Objective - Only the lines from the one holding "deck_half = (arch_radius" through the one holding "bpy.data.objects.remove(obj)" are to be retyped, exactly as they appear, with both boundary lines included.

Dataset section -
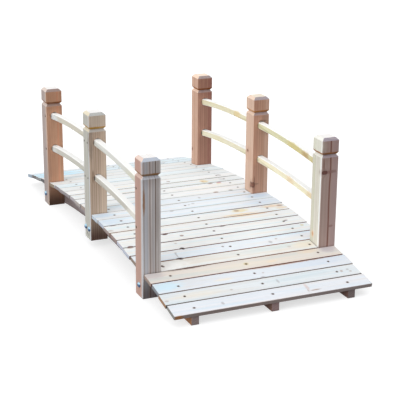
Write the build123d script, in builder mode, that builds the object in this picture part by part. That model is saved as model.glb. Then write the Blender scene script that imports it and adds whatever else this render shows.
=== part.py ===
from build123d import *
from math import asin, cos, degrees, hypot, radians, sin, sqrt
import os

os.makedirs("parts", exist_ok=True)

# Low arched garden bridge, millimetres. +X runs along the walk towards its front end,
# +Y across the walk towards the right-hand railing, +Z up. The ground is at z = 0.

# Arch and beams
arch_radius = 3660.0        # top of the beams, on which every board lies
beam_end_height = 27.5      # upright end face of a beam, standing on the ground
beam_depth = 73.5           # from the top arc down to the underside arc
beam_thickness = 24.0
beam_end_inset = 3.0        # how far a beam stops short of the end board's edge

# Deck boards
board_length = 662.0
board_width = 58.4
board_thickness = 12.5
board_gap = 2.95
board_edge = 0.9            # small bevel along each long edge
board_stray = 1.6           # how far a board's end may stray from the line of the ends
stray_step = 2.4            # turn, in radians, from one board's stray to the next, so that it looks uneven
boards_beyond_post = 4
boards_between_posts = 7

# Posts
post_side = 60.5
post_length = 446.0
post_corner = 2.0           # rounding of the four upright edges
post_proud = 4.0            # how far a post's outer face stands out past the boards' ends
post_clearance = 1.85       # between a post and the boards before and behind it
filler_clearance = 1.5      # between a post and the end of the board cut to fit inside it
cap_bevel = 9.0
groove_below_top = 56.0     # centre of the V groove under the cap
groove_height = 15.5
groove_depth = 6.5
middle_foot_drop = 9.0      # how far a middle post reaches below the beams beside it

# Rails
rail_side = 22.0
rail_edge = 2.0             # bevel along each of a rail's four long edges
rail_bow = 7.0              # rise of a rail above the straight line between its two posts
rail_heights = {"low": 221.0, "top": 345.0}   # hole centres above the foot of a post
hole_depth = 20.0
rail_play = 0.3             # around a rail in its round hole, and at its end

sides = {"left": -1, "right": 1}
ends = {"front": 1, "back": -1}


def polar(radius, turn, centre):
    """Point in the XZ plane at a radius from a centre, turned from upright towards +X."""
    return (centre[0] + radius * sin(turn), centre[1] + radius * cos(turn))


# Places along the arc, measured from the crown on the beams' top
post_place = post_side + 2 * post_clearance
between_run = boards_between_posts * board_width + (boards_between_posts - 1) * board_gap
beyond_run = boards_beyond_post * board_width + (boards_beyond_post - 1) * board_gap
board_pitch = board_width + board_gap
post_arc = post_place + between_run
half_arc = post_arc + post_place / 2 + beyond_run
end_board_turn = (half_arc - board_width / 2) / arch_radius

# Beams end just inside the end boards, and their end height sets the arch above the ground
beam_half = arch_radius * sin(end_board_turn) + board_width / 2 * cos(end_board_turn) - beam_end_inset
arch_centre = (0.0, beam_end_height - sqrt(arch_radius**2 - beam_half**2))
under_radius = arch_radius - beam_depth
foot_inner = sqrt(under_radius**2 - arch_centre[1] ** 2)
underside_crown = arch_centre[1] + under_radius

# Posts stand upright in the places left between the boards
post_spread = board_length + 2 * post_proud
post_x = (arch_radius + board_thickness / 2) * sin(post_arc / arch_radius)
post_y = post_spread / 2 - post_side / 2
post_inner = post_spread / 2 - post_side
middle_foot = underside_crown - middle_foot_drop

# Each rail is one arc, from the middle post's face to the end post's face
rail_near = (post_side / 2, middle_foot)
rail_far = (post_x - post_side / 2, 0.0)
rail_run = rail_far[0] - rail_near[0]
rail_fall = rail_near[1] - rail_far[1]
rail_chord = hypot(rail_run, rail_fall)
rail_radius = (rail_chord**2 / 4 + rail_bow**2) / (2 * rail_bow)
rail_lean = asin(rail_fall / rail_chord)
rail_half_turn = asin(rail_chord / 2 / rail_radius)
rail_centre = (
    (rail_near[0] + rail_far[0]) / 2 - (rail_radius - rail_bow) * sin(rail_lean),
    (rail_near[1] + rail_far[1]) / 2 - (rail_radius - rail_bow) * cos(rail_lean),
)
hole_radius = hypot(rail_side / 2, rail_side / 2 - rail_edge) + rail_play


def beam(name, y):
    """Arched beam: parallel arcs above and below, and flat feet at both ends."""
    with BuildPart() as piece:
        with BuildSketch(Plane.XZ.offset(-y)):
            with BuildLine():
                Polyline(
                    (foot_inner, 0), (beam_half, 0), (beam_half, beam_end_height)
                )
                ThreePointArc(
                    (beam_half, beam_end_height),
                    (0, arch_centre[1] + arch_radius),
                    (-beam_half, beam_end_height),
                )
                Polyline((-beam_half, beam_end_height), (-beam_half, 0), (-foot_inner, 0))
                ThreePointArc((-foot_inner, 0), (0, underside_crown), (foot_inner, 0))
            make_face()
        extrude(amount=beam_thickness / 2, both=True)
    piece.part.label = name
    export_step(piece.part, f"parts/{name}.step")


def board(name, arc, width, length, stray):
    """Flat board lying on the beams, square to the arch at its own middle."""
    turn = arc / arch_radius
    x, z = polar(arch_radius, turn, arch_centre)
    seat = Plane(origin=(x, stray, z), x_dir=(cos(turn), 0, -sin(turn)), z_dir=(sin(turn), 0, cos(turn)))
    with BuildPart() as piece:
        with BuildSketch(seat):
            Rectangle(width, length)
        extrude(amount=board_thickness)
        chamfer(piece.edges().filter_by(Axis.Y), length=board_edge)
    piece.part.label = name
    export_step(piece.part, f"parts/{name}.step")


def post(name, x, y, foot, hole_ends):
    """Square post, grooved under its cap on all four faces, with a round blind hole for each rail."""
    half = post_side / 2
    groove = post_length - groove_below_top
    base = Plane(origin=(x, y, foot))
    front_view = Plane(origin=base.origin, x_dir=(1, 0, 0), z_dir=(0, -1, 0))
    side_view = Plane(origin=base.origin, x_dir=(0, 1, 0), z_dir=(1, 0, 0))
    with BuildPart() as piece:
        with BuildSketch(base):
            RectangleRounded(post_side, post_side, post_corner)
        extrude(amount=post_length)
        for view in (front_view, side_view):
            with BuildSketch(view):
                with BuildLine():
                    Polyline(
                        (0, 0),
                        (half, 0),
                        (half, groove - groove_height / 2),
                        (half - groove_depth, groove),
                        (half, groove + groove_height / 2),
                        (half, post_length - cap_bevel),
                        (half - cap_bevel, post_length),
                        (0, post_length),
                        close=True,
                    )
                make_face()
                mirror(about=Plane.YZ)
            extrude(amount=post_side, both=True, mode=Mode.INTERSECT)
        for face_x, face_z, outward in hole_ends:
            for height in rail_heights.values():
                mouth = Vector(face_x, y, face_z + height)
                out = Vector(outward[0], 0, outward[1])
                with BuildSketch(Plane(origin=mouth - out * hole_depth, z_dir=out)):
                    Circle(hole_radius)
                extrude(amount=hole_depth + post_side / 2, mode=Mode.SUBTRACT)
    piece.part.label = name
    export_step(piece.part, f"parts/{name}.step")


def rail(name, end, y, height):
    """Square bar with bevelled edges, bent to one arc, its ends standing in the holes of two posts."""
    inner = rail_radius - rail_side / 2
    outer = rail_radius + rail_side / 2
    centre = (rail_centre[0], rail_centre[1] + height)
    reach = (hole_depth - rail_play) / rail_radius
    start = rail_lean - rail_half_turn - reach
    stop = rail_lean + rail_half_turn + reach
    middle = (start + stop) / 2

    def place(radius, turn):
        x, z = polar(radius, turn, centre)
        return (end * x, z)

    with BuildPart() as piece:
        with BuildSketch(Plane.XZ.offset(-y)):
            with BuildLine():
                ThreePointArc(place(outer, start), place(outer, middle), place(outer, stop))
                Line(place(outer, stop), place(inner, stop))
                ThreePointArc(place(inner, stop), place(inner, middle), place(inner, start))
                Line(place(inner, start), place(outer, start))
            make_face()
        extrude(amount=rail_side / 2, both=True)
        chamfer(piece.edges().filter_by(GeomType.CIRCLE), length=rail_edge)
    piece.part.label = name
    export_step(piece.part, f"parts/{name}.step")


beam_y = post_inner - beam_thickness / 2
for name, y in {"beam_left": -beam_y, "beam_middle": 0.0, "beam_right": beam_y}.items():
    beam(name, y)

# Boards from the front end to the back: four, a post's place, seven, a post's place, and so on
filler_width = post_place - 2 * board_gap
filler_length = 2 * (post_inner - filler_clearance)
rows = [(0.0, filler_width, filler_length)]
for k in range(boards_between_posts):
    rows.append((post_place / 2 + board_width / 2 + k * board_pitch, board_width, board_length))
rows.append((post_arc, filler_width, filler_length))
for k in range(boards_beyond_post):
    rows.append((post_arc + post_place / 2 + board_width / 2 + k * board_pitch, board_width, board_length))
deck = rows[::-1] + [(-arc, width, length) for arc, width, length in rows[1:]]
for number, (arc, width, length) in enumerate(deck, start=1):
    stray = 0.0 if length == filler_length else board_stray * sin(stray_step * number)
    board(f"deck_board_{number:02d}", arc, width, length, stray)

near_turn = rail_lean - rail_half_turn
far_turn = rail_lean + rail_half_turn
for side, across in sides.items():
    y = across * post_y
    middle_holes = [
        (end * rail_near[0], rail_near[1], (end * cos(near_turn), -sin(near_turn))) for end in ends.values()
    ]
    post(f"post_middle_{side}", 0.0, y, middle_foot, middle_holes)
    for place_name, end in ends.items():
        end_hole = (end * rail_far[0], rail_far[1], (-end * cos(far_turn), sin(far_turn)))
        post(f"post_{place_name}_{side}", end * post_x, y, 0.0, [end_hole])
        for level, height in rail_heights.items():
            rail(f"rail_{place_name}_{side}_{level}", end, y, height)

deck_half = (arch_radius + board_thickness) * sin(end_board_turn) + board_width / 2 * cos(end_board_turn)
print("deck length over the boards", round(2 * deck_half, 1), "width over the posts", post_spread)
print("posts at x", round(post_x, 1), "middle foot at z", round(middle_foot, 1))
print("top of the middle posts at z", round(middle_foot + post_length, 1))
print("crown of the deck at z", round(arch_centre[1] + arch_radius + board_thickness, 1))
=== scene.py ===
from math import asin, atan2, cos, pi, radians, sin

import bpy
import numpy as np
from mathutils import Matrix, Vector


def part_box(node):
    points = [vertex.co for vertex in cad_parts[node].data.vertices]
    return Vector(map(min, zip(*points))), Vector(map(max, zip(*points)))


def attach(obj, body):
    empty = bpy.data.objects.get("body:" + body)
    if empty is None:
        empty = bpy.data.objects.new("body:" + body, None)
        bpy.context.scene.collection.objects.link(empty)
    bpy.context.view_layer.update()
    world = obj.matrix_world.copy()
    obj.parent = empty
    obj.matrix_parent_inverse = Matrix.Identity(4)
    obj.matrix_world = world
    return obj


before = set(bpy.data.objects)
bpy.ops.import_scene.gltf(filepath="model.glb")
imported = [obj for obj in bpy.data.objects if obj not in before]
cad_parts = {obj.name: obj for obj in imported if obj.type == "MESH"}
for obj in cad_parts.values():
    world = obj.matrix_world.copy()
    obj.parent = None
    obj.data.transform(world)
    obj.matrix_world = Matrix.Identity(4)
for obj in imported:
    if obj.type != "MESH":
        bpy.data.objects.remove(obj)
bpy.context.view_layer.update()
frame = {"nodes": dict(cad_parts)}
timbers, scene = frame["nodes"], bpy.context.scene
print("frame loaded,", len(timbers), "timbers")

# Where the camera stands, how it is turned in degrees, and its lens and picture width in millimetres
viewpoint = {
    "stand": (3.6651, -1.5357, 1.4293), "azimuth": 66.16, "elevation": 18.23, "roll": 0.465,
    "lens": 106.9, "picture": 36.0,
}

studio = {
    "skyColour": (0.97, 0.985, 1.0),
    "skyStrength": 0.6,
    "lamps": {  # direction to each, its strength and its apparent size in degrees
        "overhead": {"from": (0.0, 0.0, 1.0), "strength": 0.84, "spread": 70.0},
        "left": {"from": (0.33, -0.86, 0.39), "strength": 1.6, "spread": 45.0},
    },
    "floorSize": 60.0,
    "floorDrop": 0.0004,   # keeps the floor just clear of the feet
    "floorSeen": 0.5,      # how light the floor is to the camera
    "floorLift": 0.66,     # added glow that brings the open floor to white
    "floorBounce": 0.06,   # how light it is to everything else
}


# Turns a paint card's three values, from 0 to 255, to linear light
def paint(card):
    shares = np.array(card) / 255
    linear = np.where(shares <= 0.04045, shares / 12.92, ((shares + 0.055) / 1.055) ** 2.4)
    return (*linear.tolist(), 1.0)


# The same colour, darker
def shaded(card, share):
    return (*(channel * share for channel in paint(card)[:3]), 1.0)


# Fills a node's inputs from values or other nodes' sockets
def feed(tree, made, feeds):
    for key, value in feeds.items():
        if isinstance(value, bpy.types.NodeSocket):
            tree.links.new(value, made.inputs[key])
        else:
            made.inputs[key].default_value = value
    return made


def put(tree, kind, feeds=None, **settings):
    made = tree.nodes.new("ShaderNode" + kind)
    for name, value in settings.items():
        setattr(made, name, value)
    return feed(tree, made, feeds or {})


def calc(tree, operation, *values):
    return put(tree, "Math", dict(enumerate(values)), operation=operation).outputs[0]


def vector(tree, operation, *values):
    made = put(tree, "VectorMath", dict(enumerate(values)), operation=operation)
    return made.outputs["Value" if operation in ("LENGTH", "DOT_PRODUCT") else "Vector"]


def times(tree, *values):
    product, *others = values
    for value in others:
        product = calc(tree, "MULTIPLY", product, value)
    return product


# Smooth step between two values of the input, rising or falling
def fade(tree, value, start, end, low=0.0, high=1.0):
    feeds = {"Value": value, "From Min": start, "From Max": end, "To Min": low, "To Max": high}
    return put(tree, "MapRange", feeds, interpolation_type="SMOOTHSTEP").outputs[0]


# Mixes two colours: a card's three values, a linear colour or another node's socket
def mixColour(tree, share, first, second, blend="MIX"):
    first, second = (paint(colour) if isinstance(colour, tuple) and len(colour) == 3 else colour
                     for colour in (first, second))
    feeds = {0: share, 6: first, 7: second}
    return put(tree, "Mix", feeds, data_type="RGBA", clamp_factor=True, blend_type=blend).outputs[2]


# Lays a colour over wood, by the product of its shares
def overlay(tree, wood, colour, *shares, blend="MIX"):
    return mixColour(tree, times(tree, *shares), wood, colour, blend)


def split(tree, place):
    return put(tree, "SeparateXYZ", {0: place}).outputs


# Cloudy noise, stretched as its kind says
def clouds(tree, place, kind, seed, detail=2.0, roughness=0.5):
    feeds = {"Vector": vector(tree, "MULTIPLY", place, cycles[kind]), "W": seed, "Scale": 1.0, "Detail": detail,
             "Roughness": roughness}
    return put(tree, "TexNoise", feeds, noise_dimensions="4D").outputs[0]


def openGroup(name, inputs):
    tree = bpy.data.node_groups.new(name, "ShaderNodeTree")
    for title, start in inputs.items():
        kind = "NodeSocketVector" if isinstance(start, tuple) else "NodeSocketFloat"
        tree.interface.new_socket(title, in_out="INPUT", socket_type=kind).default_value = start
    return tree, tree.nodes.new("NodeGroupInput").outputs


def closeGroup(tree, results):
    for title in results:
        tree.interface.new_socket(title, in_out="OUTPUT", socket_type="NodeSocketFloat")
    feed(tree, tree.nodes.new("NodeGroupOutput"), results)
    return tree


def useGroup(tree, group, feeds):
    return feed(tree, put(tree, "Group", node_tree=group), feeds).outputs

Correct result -
deck_half = (arch_radius + board_thickness) * sin(end_board_turn) + board_width / 2 * cos(end_board_turn)
print("deck length over the boards", round(2 * deck_half, 1), "width over the posts", post_spread)
print("posts at x", round(post_x, 1), "middle foot at z", round(middle_foot, 1))
print("top of the middle posts at z", round(middle_foot + post_length, 1))
print("crown of the deck at z", round(arch_centre[1] + arch_radius + board_thickness, 1))
=== scene.py ===
from math import asin, atan2, cos, pi, radians, sin

import bpy
import numpy as np
from mathutils import Matrix, Vector


def part_box(node):
    points = [vertex.co for vertex in cad_parts[node].data.vertices]
    return Vector(map(min, zip(*points))), Vector(map(max, zip(*points)))


def attach(obj, body):
    empty = bpy.data.objects.get("body:" + body)
    if empty is None:
        empty = bpy.data.objects.new("body:" + body, None)
        bpy.context.scene.collection.objects.link(empty)
    bpy.context.view_layer.update()
    world = obj.matrix_world.copy()
    obj.parent = empty
    obj.matrix_parent_inverse = Matrix.Identity(4)
    obj.matrix_world = world
    return obj


before = set(bpy.data.objects)
bpy.ops.import_scene.gltf(filepath="model.glb")
imported = [obj for obj in bpy.data.objects if obj not in before]
cad_parts = {obj.name: obj for obj in imported if obj.type == "MESH"}
for obj in cad_parts.values():
    world = obj.matrix_world.copy()
    obj.parent = None
    obj.data.transform(world)
    obj.matrix_world = Matrix.Identity(4)
for obj in imported:
    if obj.type != "MESH":
        bpy.data.objects.remove(obj)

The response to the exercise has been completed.